▸ DIRECTIONS FOR THIS TASK:
Give back the exact lines spanning from the line with "the dial axis" to the line with "for node in", with both of those lines included and no others.

▸ DATA EXCERPT:
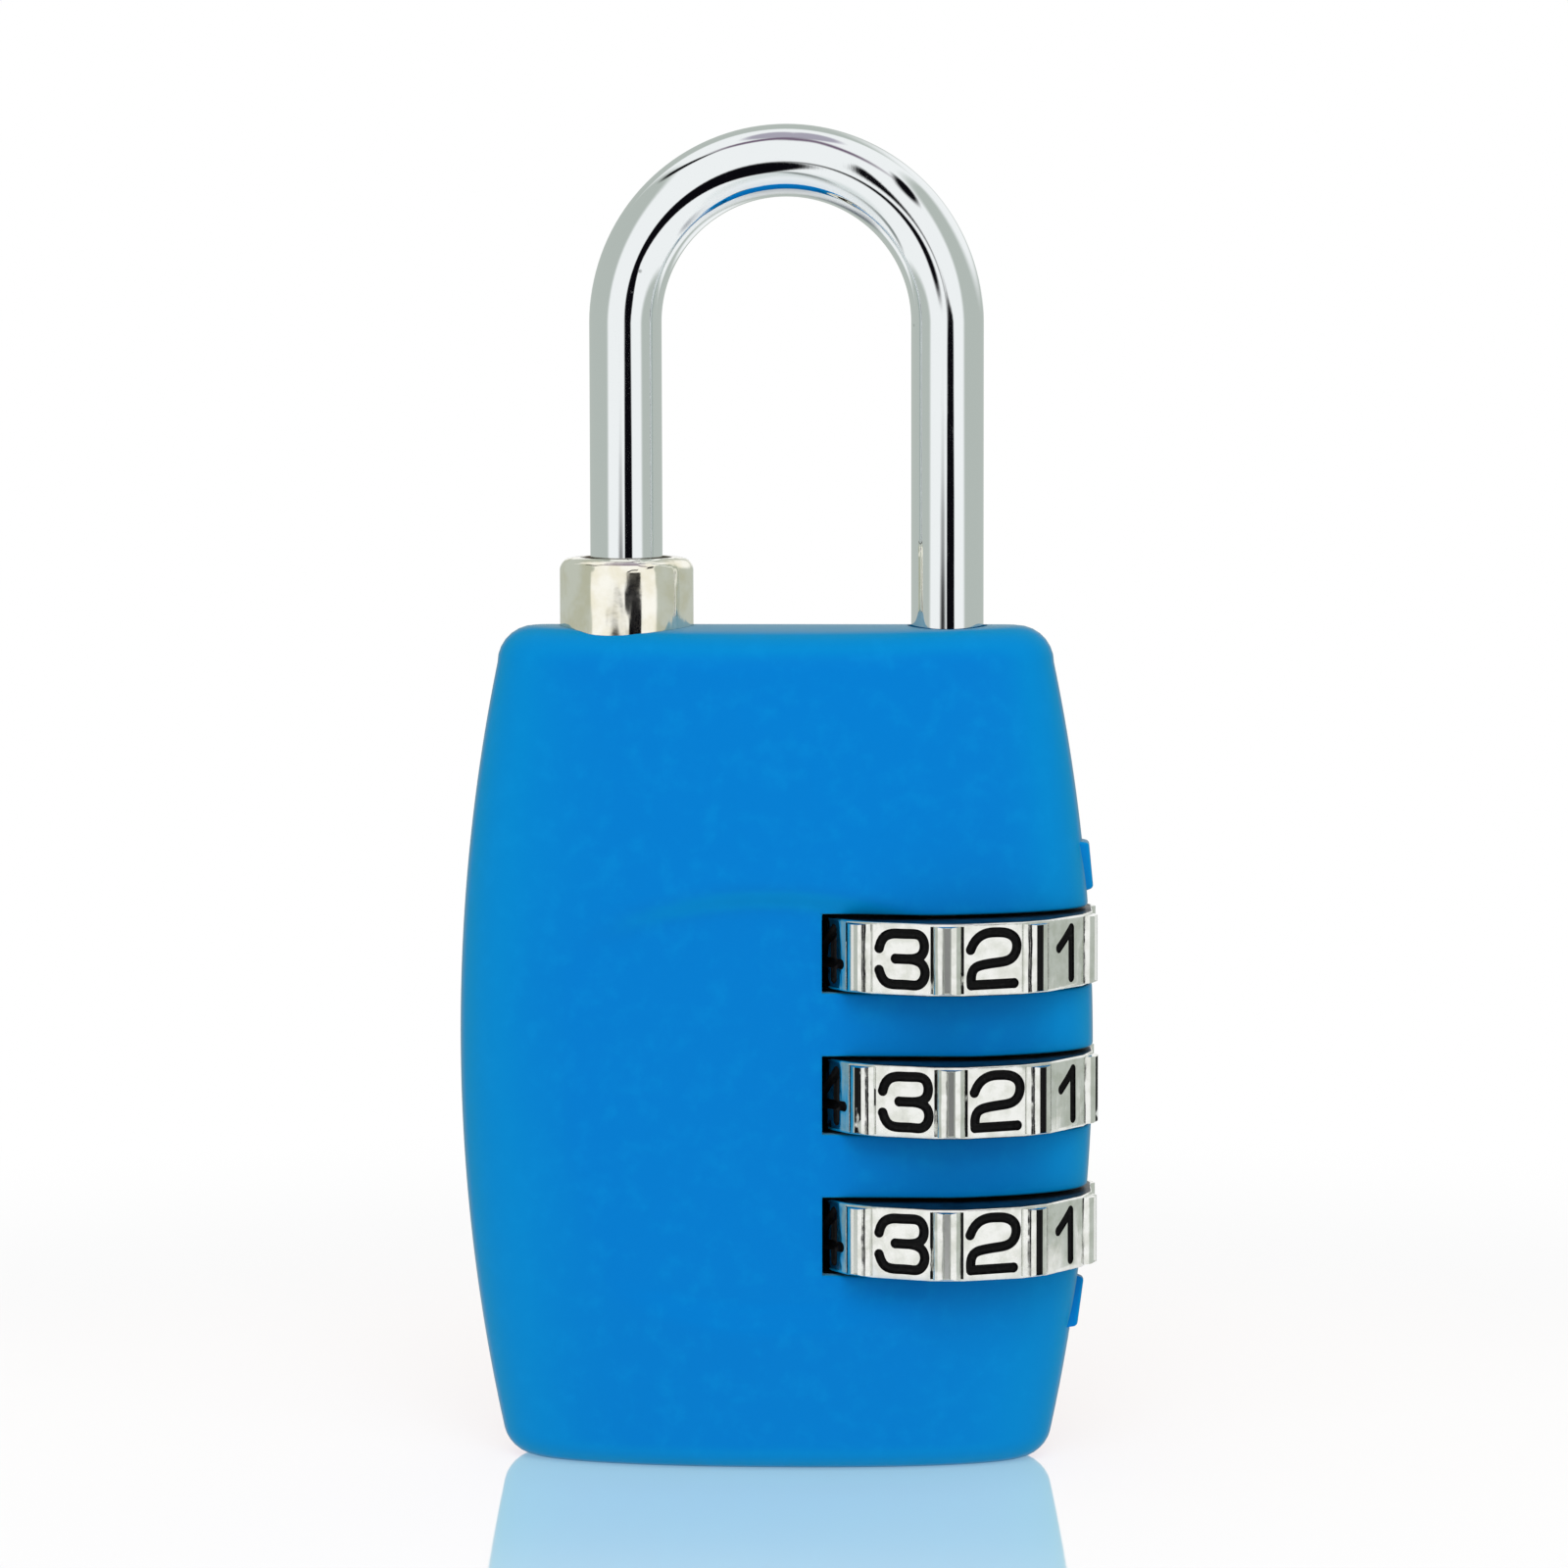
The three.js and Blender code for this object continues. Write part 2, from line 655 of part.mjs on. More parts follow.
// The die-cast core that carries the dials, the leaf, the collar and the closing plate
function coreFrame() {
  const envelope = caseInset(wallThickness + coreClearance, coreBottom, coreTop, coreHalfDepth);
  const body = envelope.intersect(
    block(coreLeftX, coreRightX, -caseHeight, caseHeight, 0, caseHeight),
  );
  const stackTop = sleeveStackTop + sleeveEndGap;
  const keyway = block(
    dialAxisX - keywayRadius, dialAxisX, -keywayWidth / 2, keywayWidth / 2,
    seatTop - lugHeight, topDialZ,
  );
  const holeTop = coreTop + pastCut;
  const spigotEnd = collarBottom - coreEndGap;
  const screwHole = screwShankRadius + screwClearance;
  const screwHoleTop = coreBottom + screwLength + coreEndGap;
  return cut(body, [
    ...dialZs.map(dialSlot),
    rod(sleeveHoleRadius, seatBottom - coreEndGap, stackTop, dialAxisX),
    keyway,
    rod(springBoreRadius, 0, seatTop, dialAxisX),
    rod(legHoleRadius, stackTop - pastCut, holeTop, dialAxisX),
    rod(collarSpigotRadius + collarClearance, spigotEnd, holeTop, shortLegX),
    block(
      plateLeftX - plateClearance, coreRightX + pastCut, -caseHeight, caseHeight,
      0, plateTop + plateClearance,
    ),
    ...[-screwY, screwY].map((y) => rod(screwHole, 0, screwHoleTop, screwX, y, smallSides)),
    ...leafCuts(),
    ...corePockets(),
    ...postCuts(),
  ]);
}

// The hexagonal collar: a rounded nut form over a closed spigot, bored for the short leg
function collar() {
  const rings = [hexagonRing(collarCornerRadius, collarCornerRounding, collarSeatZ + collarClearance)];
  for (let i = 0; i <= filletSteps; i += 1) {
    const turn = Math.PI / 2 * i / filletSteps;
    const inset = collarTopRounding * (1 - Math.cos(turn));
    const z = collarTop - collarTopRounding * (1 - Math.sin(turn));
    const radius = collarCornerRadius - inset / Math.cos(Math.PI / 6);
    rings.push(hexagonRing(radius, Math.max(collarCornerRounding - inset, collarLeastRounding), z));
  }
  const spigot = rod(collarSpigotRadius, collarBottom, collarTop - collarTopRounding);
  const bore = rod(legHoleRadius, collarBoreBottom, collarTop + pastCut);
  return loft(rings).add(spigot).subtract(bore);
}

// A ring that trims the lower end of a square-cut bar to a chamfer
function chamferRing(radius, endZ) {
  const [inner, outer] = [radius - legEndChamfer, radius + pastCut];
  return turned([
    [inner, endZ - pastCut],
    [outer, endZ - pastCut],
    [outer, endZ + legEndChamfer],
    [radius, endZ + legEndChamfer],
    [inner, endZ],
    [inner, endZ - pastCut],
  ], barSides * 2);
}

// The shackle: a bent bar whose long leg is turned down to necks and fins
function shackle() {
  const path = new THREE.CurvePath();
  const corner = (x, z) => new THREE.Vector3(x, 0, z);
  path.add(new THREE.LineCurve3(corner(shortLegX, shortLegEnd), corner(shortLegX, bowCentreZ)));
  path.add(new BowCurve());
  path.add(new THREE.LineCurve3(corner(dialAxisX, bowCentreZ), corner(dialAxisX, shoulderZ)));
  const bar = swept(path, barRadius, barSides, barSteps);
  const grooveTop = stopRingTop + stopGrooveClearance;
  const grooveBottom = stopRingBottom - stopGrooveClearance;
  const neck = turned([
    [0, longLegEnd],
    [neckRadius - legTipChamfer, longLegEnd],
    [neckRadius, longLegEnd + legTipChamfer],
    [neckRadius, grooveBottom],
    [stopGrooveRadius, grooveBottom],
    [stopGrooveRadius, grooveTop],
    [neckRadius, grooveTop],
    [neckRadius, shoulderZ + shoulderGap],
    [0, shoulderZ + shoulderGap],
  ], barSides).translate(dialAxisX, 0, 0);
  const fins = dialZs.map((z) => {
    const [z0, z1] = [z + finBottom, z + finBottom + finHeight];
    const slab = block(-barRadius, 0, -finWidth / 2, finWidth / 2, z0, z1);
    return slab.intersect(rod(barRadius, z0, z1, 0, 0, barSides * 2)).translate(dialAxisX, 0, 0);
  });
  return cut(joined([bar, neck, ...fins]), [
    chamferRing(barRadius, shortLegEnd).translate(shortLegX, 0, 0),
  ]);
}

class BowCurve extends THREE.Curve {
  getPoint(t, target = new THREE.Vector3()) {
    const turn = Math.PI * (1 - t);
    const x = bowCentreX + bowRadius * Math.cos(turn);
    return target.set(x, 0, bowCentreZ + bowRadius * Math.sin(turn));
  }
}

// A point at a distance along and across a direction that is turned about the axis
function turnedPoint(radial, across, turn) {
  return [
    radial * Math.cos(turn) - across * Math.sin(turn),
    radial * Math.sin(turn) + across * Math.cos(turn),
  ];
}

// One dial's rim: flat facets for the digits, with a groove on each side of every rib
function dialRim() {
  const points = [];
  const pitchTurn = tau / facetCount;
  const grooveHalf = facetWidth / 2 + grooveSlope;
  for (let i = 0; i < facetCount; i += 1) {
    const facet = pitchTurn * i;
    const rib = facet + pitchTurn / 2;
    points.push(
      turnedPoint(facetRadius, -facetWidth / 2, facet),
      turnedPoint(facetRadius, facetWidth / 2, facet),
      turnedPoint(facetRadius - grooveDepth, grooveHalf, facet),
      turnedPoint(ribRadius, -ribWidth / 2, rib),
      turnedPoint(ribRadius, ribWidth / 2, rib),
      turnedPoint(facetRadius - grooveDepth, -grooveHalf, facet + pitchTurn),
    );
  }
  return points;
}

// The dial's bore, with a notch behind each facet for the tumbler's lug
function dialBore() {
  const points = [];
  const boreRadius = sleeveHoleRadius;
  const half = keywayWidth / 2;
  for (let i = 0; i < facetCount; i += 1) {
    const turn = tau * i / facetCount;
    const near = Math.sqrt(boreRadius ** 2 - half ** 2);
    points.push(
      turnedPoint(near, -half, turn),
      turnedPoint(keywayRadius, -half, turn),
      turnedPoint(keywayRadius, half, turn),
      turnedPoint(near, half, turn),
    );
  }
  return points;
}

function dial() {
  const geometry = new THREE.ExtrudeGeometry(shapeOf(dialRim()), {
    depth: dialHeight - 2 * dialEdgeBevel,
    bevelThickness: dialEdgeBevel,
    bevelSize: dialEdgeBevel,
    bevelOffset: -dialEdgeBevel,
    bevelSegments: 1,
  });
  const wheel = solidOf(geometry.translate(0, 0, dialEdgeBevel - dialHeight / 2));
  return wheel.subtract(raised(shapeOf(dialBore()), -dialHeight, dialHeight));
}

// A tumbler sleeve: its gate ring lets the fin through only where the slot is
function tumbler() {
  const [z0, z1] = [-sleeveBelowDial, sleeveLength - sleeveBelowDial];
  const lugTop = -lugDrop;
  const insideWall = (sleeveRadius + sleeveBoreRadius) / 2;
  const lug = block(
    -lugRadius, -insideWall, -lugWidth / 2, lugWidth / 2,
    lugTop - lugHeight, lugTop,
  );
  const slotHalf = finWidth / 2 + gateClearance;
  const slotReach = sleeveBoreRadius * Math.cos(Math.PI / holeSides);
  const slot = block(
    -slotReach, 0, -slotHalf, slotHalf,
    gateBottom - pastCut, gateTop + pastCut,
  );
  const sleeve = turned([
    [gateBoreRadius, gateBottom],
    [sleeveBoreRadius, gateBottom],
    [sleeveBoreRadius, z0],
    [sleeveRadius, z0],
    [sleeveRadius, z1],
    [sleeveBoreRadius, z1],
    [sleeveBoreRadius, gateTop],
    [gateBoreRadius, gateTop],
    [gateBoreRadius, gateBottom],
  ]);
  return sleeve.add(lug).subtract(slot);
}

// The detent leaf: a wavy strip whose crests lie against the dials
function detentLeaf() {
  const waveX = (z) => {
    const nearest = dialZs.find((middle) => Math.abs(z - middle) < leafCrestHalfHeight);
    if (nearest === undefined) return leafX;
    const share = (z - nearest) / leafCrestHalfHeight;
    return leafX + leafRise * (1 + Math.cos(Math.PI * share)) / 2;
  };
  const heights = [leafTop];
  for (const z of dialZs) {
    for (let i = leafSteps; i >= -leafSteps; i -= 1) {
      heights.push(z + leafCrestHalfHeight * i / leafSteps);
    }
  }
  heights.push(leafBottom);
  const step = 0.01;
  const side = (sign) => heights.map((z) => {
    const slope = (waveX(z + step) - waveX(z - step)) / (2 * step);
    const stretch = leafThickness / 2 / Math.hypot(1, slope);
    return [waveX(z) + sign * stretch, z - sign * slope * stretch];
  });
  const outline = [...side(1), ...side(-1).reverse()];
  return runThrough(shapeOf(outline), -leafWidth / 2, leafWidth / 2);
}

// The reset spring, wound round the foot of the long leg
class SpringCurve extends THREE.Curve {
  getPoint(t, target = new THREE.Vector3()) {
    const turn = tau * springTurns * t;
    const lowest = plateTop + springWire / 2 + springEndGap;
    const highest = seatBottom - springWire / 2 - springEndGap;
    const x = springMeanRadius * Math.cos(turn);
    const y = springMeanRadius * Math.sin(turn);
    return target.set(x, y, lowest + (highest - lowest) * t);
  }
}

function resetSpring() {
  return swept(new SpringCurve(), springWire / 2, springSides, springTurns * springStepsPerTurn);
}

function springSeat() {
  const bore = rod(seatBore, seatBottom - pastCut, seatTop + pastCut);
  return rod(seatRadius, seatBottom, seatTop).subtract(bore);
}

// The stop ring: an open washer snapped into the groove near the long leg's end
function stopRing() {
  const inner = stopGrooveRadius + stopGrooveClearance;
  const mouthHalf = stopGrooveRadius - stopRingSnap;
  const outside = stopRingRadius + pastCut;
  const mouth = block(-mouthHalf, mouthHalf, 0, outside, -pastCut, pastCut);
  const half = stopRingThickness / 2;
  return cut(rod(stopRingRadius, -half, half), [rod(inner, -pastCut, pastCut), mouth]);
}

// The closing plate under the spring, bored so the leg's end can dip through it
function closingPlate() {
  const inset = wallThickness + coreClearance;
  const envelope = caseInset(inset, coreBottom, plateTop, coreHalfDepth, 1);
  const blank = envelope.intersect(
    block(plateLeftX, plateRightX, -caseHeight, caseHeight, 0, caseHeight),
  );
  const head = screwHeadRadius + screwClearance;
  const shank = screwShankRadius + screwClearance;
  const above = plateTop + pastCut;
  const sink = turned([
    [0, 0],
    [head, 0],
    [head, screwZ],
    [shank, screwZ + head - shank],
    [shank, above],
    [0, above],
  ]);
  return cut(blank, [
    rod(plateBore, 0, above, dialAxisX),
    ...[-screwY, screwY].map((y) => sink.translate(screwX, y, 0)),
  ]);
}

function plateScrew() {
  const neckZ = screwHeadRadius - screwShankRadius;
  const body = turned([
    [0, 0],
    [screwHeadRadius, 0],
    [screwShankRadius, neckZ],
    [screwShankRadius, screwLength - screwTipChamfer],
    [screwShankRadius - screwTipChamfer, screwLength],
    [0, screwLength],
  ], barSides);
  const half = screwSlotWidth / 2;
  const reach = screwHeadRadius + screwClearance;
  return body.subtract(block(-reach, reach, -half, half, -pastCut, screwSlotDepth));
}

function leafPin() {
  return crossRod(leafPinRadius, pinInset - coreHalfDepth, coreHalfDepth - pinInset, 0, 0);
}

// The assembly
const padlock = new THREE.Group();

function addPiece(parent, name, solid, material, place = [0, 0, 0]) {
  const mesh = new THREE.Mesh(geometryOf(solid), material);
  mesh.name = name;
  mesh.position.set(...place);
  parent.add(mesh);
}

addPiece(padlock, 'housing_shell', housingShell(), blueCase);
addPiece(padlock, 'back_cover', backCover(), blueCase);
addPiece(padlock, 'core_frame', coreFrame(), castZinc);
addPiece(padlock, 'collar', collar(), nickel, [shortLegX, 0, 0]);
addPiece(padlock, 'closing_plate', closingPlate(), zincPlate);
addPiece(padlock, 'plate_screw_front', plateScrew(), zincPlate, [screwX, -screwY, screwZ]);
addPiece(padlock, 'plate_screw_back', plateScrew(), zincPlate, [screwX, screwY, screwZ]);
addPiece(padlock, 'detent_leaf', detentLeaf(), springSteel);
addPiece(padlock, 'leaf_pin_upper', leafPin(), zincPlate, [leafPinX, 0, leafPinZs[0]]);
addPiece(padlock, 'leaf_pin_lower', leafPin(), zincPlate, [leafPinX, 0, leafPinZs[1]]);
addPiece(padlock, 'shackle', shackle(), chrome);

// Everything else is stacked on the dial axis
const dialAxis = new THREE.Group();
dialAxis.position.set(dialAxisX, 0, 0);
padlock.add(dialAxis);
addPiece(dialAxis, 'reset_spring', resetSpring(), springSteel);
addPiece(dialAxis, 'spring_seat', springSeat(), brass);
const stopRingZ = (stopRingTop + stopRingBottom) / 2;
addPiece(dialAxis, 'stop_ring', stopRing(), springSteel, [0, 0, stopRingZ]);
dialZs.forEach((z, i) => {
  addPiece(dialAxis, `dial_${dialNames[i]}`, dial(), chrome, [0, 0, z]);
  addPiece(dialAxis, `tumbler_${dialNames[i]}`, tumbler(), brass, [0, 0, z]);
});

export default padlock;
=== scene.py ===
import json
import math

import bmesh
import bpy
from mathutils import Matrix, Vector


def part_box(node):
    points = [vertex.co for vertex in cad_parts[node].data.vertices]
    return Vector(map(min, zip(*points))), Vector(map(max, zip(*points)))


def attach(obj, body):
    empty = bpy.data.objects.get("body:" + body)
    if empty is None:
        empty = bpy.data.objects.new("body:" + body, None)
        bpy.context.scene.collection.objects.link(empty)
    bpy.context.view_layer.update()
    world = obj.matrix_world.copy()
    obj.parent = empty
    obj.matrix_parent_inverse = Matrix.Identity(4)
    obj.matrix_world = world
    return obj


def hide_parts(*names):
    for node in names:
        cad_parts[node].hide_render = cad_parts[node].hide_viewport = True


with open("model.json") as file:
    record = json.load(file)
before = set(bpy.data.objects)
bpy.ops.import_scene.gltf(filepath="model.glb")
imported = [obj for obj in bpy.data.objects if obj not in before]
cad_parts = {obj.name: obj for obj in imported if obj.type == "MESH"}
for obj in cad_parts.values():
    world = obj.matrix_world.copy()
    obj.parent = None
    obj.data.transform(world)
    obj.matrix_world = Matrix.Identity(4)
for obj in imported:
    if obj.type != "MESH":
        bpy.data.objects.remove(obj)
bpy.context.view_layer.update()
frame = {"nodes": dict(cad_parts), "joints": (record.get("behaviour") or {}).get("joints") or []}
mm = 0.001  # pieces are drawn in millimetres, and finishPiece() brings them to the frame's metres
slack = 0.01  # how far apart two places may be, in millimetres, and still count as one
overlap = 1  # millimetres that a tool runs past what it cuts or joins
fineSides = 96  # of round forms that are seen from near by
smoothAngle = 35  # degrees, past which an edge stays sharp


def boxOf(node):
    # lowest and highest corner of a CAD node, in millimetres
    low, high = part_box(node)
    return low / mm, high / mm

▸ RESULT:
// Everything else is stacked on the dial axis
const dialAxis = new THREE.Group();
dialAxis.position.set(dialAxisX, 0, 0);
padlock.add(dialAxis);
addPiece(dialAxis, 'reset_spring', resetSpring(), springSteel);
addPiece(dialAxis, 'spring_seat', springSeat(), brass);
const stopRingZ = (stopRingTop + stopRingBottom) / 2;
addPiece(dialAxis, 'stop_ring', stopRing(), springSteel, [0, 0, stopRingZ]);
dialZs.forEach((z, i) => {
  addPiece(dialAxis, `dial_${dialNames[i]}`, dial(), chrome, [0, 0, z]);
  addPiece(dialAxis, `tumbler_${dialNames[i]}`, tumbler(), brass, [0, 0, z]);
});

export default padlock;
=== scene.py ===
import json
import math

import bmesh
import bpy
from mathutils import Matrix, Vector


def part_box(node):
    points = [vertex.co for vertex in cad_parts[node].data.vertices]
    return Vector(map(min, zip(*points))), Vector(map(max, zip(*points)))


def attach(obj, body):
    empty = bpy.data.objects.get("body:" + body)
    if empty is None:
        empty = bpy.data.objects.new("body:" + body, None)
        bpy.context.scene.collection.objects.link(empty)
    bpy.context.view_layer.update()
    world = obj.matrix_world.copy()
    obj.parent = empty
    obj.matrix_parent_inverse = Matrix.Identity(4)
    obj.matrix_world = world
    return obj


def hide_parts(*names):
    for node in names:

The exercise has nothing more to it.